-- start Data --

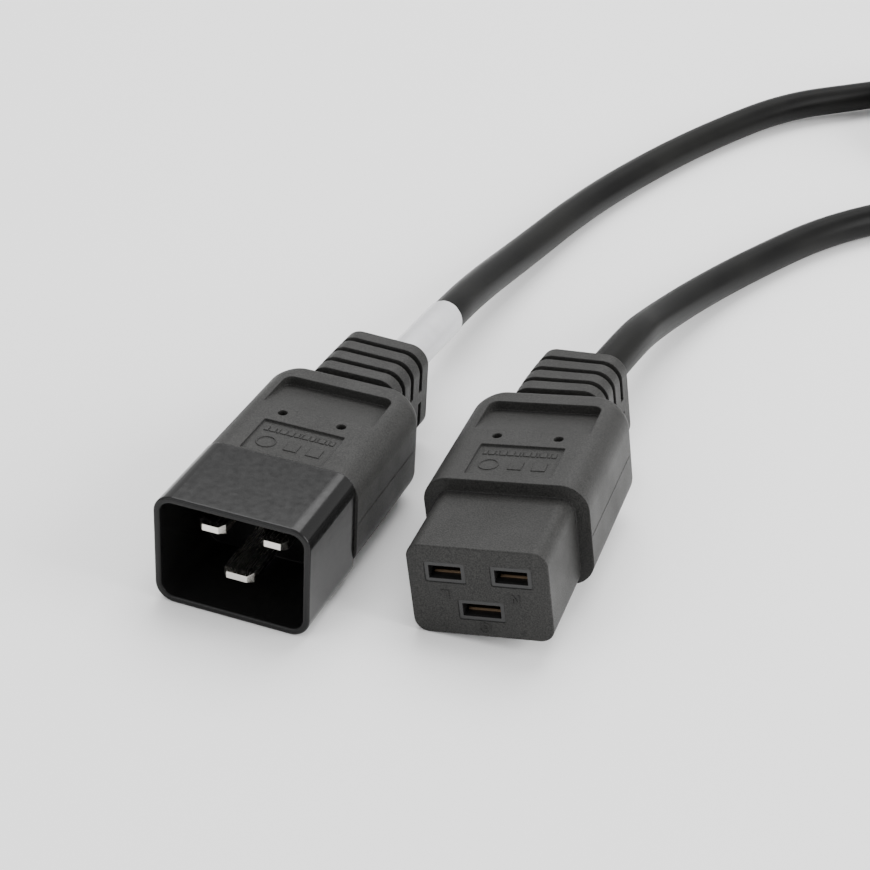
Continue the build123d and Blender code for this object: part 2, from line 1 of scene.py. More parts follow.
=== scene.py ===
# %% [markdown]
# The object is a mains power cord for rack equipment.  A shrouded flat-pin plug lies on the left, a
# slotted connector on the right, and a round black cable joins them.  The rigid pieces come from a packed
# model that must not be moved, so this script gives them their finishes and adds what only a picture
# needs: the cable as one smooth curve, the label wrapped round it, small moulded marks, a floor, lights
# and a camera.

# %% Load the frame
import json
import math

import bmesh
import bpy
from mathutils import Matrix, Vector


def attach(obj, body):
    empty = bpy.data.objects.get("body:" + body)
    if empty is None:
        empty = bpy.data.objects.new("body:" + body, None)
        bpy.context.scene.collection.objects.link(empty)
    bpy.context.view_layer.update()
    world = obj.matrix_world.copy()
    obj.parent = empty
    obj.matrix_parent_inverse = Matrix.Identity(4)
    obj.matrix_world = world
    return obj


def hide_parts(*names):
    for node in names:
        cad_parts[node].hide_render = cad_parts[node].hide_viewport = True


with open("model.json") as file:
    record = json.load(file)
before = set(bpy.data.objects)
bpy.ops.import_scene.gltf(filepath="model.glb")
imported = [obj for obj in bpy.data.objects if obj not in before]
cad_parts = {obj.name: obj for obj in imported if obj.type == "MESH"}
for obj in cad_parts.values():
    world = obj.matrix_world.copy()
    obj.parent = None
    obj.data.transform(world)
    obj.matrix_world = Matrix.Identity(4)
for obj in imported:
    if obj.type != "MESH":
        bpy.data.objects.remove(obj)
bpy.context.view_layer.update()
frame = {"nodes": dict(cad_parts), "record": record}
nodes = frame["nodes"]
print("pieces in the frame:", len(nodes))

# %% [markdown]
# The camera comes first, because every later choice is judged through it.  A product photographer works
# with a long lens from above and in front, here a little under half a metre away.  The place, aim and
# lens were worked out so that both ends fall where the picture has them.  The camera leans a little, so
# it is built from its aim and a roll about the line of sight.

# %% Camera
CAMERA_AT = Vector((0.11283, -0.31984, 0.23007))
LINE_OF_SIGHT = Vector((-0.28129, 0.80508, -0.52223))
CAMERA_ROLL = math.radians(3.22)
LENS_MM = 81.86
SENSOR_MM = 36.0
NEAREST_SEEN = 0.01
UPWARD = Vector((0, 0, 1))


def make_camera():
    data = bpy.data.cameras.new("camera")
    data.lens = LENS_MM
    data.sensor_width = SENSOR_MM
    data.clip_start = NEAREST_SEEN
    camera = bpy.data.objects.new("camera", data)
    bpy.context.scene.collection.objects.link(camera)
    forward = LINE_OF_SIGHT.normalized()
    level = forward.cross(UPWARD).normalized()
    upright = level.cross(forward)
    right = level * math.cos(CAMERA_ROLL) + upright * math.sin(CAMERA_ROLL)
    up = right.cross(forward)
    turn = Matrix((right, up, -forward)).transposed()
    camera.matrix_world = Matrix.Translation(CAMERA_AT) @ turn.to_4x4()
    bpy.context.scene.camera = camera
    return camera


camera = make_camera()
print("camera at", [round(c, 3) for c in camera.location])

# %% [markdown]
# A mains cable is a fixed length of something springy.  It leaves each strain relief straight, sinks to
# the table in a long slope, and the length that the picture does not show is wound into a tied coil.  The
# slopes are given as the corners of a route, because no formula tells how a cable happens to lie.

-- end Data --

**Problem to work on**.
Please quote the data above in full, with no line missing.

**Solution below**.
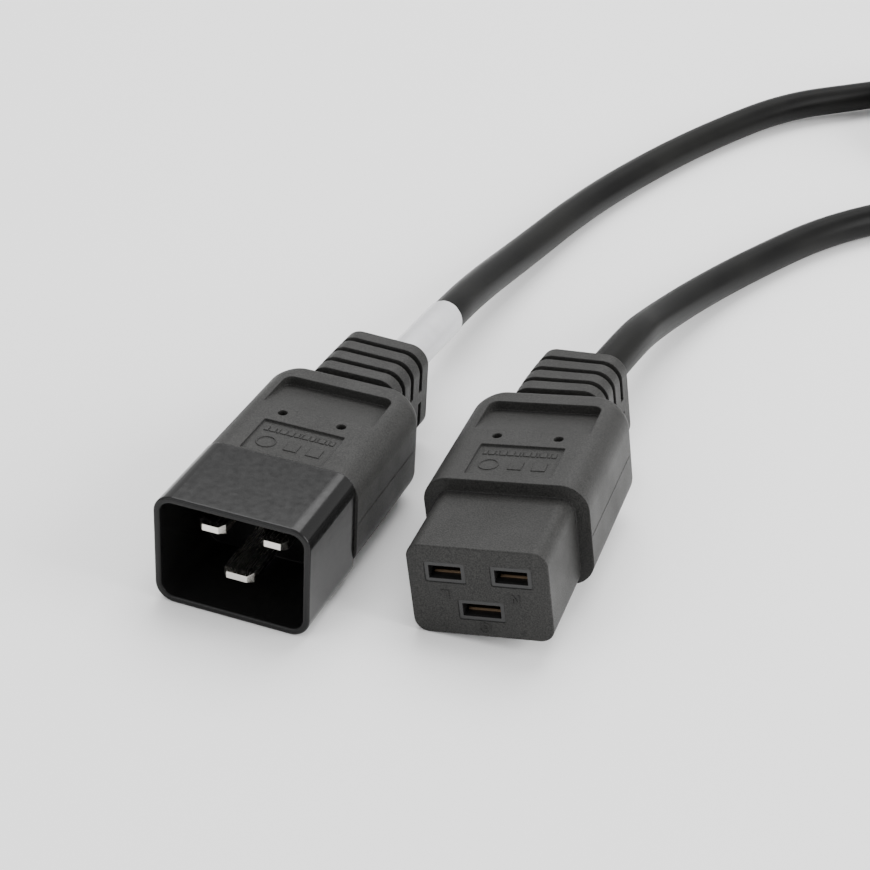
Continue the build123d and Blender code for this object: part 2, from line 1 of scene.py. More parts follow.
=== scene.py ===
# %% [markdown]
# The object is a mains power cord for rack equipment.  A shrouded flat-pin plug lies on the left, a
# slotted connector on the right, and a round black cable joins them.  The rigid pieces come from a packed
# model that must not be moved, so this script gives them their finishes and adds what only a picture
# needs: the cable as one smooth curve, the label wrapped round it, small moulded marks, a floor, lights
# and a camera.

# %% Load the frame
import json
import math

import bmesh
import bpy
from mathutils import Matrix, Vector


def attach(obj, body):
    empty = bpy.data.objects.get("body:" + body)
    if empty is None:
        empty = bpy.data.objects.new("body:" + body, None)
        bpy.context.scene.collection.objects.link(empty)
    bpy.context.view_layer.update()
    world = obj.matrix_world.copy()
    obj.parent = empty
    obj.matrix_parent_inverse = Matrix.Identity(4)
    obj.matrix_world = world
    return obj


def hide_parts(*names):
    for node in names:
        cad_parts[node].hide_render = cad_parts[node].hide_viewport = True


with open("model.json") as file:
    record = json.load(file)
before = set(bpy.data.objects)
bpy.ops.import_scene.gltf(filepath="model.glb")
imported = [obj for obj in bpy.data.objects if obj not in before]
cad_parts = {obj.name: obj for obj in imported if obj.type == "MESH"}
for obj in cad_parts.values():
    world = obj.matrix_world.copy()
    obj.parent = None
    obj.data.transform(world)
    obj.matrix_world = Matrix.Identity(4)
for obj in imported:
    if obj.type != "MESH":
        bpy.data.objects.remove(obj)
bpy.context.view_layer.update()
frame = {"nodes": dict(cad_parts), "record": record}
nodes = frame["nodes"]
print("pieces in the frame:", len(nodes))

# %% [markdown]
# The camera comes first, because every later choice is judged through it.  A product photographer works
# with a long lens from above and in front, here a little under half a metre away.  The place, aim and
# lens were worked out so that both ends fall where the picture has them.  The camera leans a little, so
# it is built from its aim and a roll about the line of sight.

# %% Camera
CAMERA_AT = Vector((0.11283, -0.31984, 0.23007))
LINE_OF_SIGHT = Vector((-0.28129, 0.80508, -0.52223))
CAMERA_ROLL = math.radians(3.22)
LENS_MM = 81.86
SENSOR_MM = 36.0
NEAREST_SEEN = 0.01
UPWARD = Vector((0, 0, 1))


def make_camera():
    data = bpy.data.cameras.new("camera")
    data.lens = LENS_MM
    data.sensor_width = SENSOR_MM
    data.clip_start = NEAREST_SEEN
    camera = bpy.data.objects.new("camera", data)
    bpy.context.scene.collection.objects.link(camera)
    forward = LINE_OF_SIGHT.normalized()
    level = forward.cross(UPWARD).normalized()
    upright = level.cross(forward)
    right = level * math.cos(CAMERA_ROLL) + upright * math.sin(CAMERA_ROLL)
    up = right.cross(forward)
    turn = Matrix((right, up, -forward)).transposed()
    camera.matrix_world = Matrix.Translation(CAMERA_AT) @ turn.to_4x4()
    bpy.context.scene.camera = camera
    return camera


camera = make_camera()
print("camera at", [round(c, 3) for c in camera.location])

# %% [markdown]
# A mains cable is a fixed length of something springy.  It leaves each strain relief straight, sinks to
# the table in a long slope, and the length that the picture does not show is wound into a tied coil.  The
# slopes are given as the corners of a route, because no formula tells how a cable happens to lie.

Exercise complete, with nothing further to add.